Since the coup, scores of protesters and critics of the coup, including prominent politicians and academics, have been summoned to report to the army and at least a hundred have been arrested. They include journalists Thanapol Eawsakul, editor of the hard-hitting political magazine Fa Diew Kan (Same Sky) and Pravit Rojanaphruk, senior reporter of The Nation, who were both detained on 23 and 24 May after being summoned by the military. Rojanaphruk was released after a week, and an interview with him after his release may be read here.
Thirty-five prominent academics were summoned on 25 May, including the following scholars who advocate democracy and amendments to the lèse majesté law: Thammasat lecturers Somsak Jeamteerasakul, Worachet Pakeerut and Sawatri Suksri (the latter two of the Nitirat or Enlightened Jurists group); Suda Rangupan, a former Chulalongkorn University lecturer, and Pavin Chachavalpongpun, a professor of Southeast Asian studies at Kyoto University. Mr Pavin, a frequent contributor to the Bangkok Post and other media, said by telephone from Japan that he would not turn himself in. It is thought the others have also chosen not to report to the authorities. Refusal to respond to a summons is a crime carrying a maximum prison term of two years and/or a 40,000 baht (USD1,300) fine.

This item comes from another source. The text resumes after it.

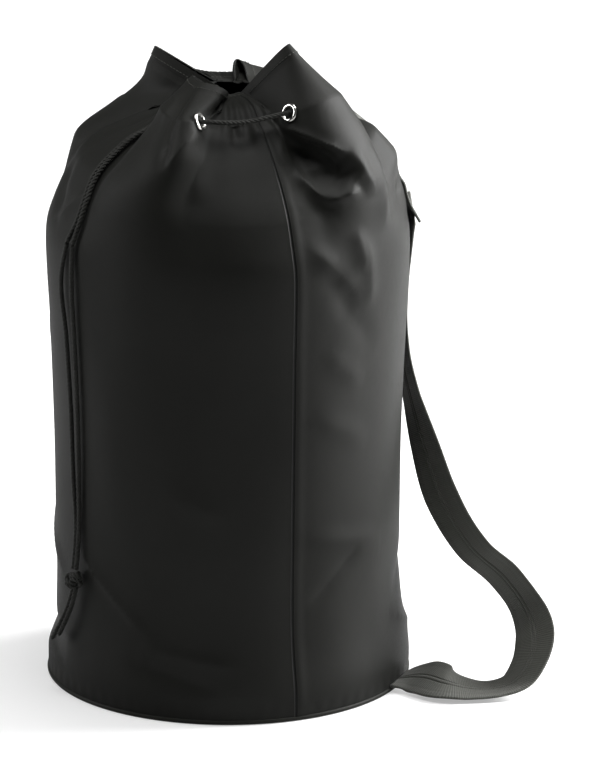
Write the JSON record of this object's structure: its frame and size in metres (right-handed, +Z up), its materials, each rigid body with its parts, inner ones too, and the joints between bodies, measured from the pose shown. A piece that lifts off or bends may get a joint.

UN human rights mechanisms have repeatedly clarified that criminal defamation and insult laws, including lèse-majesté laws are incompatible with international standards on free expression. In 2011, the then UN Special Rapporteur on the promotion and protection of the right to freedom of opinion and expression Frank La Rue called on Thailand to reform its lèse-majesté laws. He said, “The threat of a long prison sentence and vagueness of what kinds of expression constitute defamation, insult, or threat to the monarchy, encourage self-censorship and stifle important debates on matters of public interest, thus putting in jeopardy the right to freedom of opinion and expression.”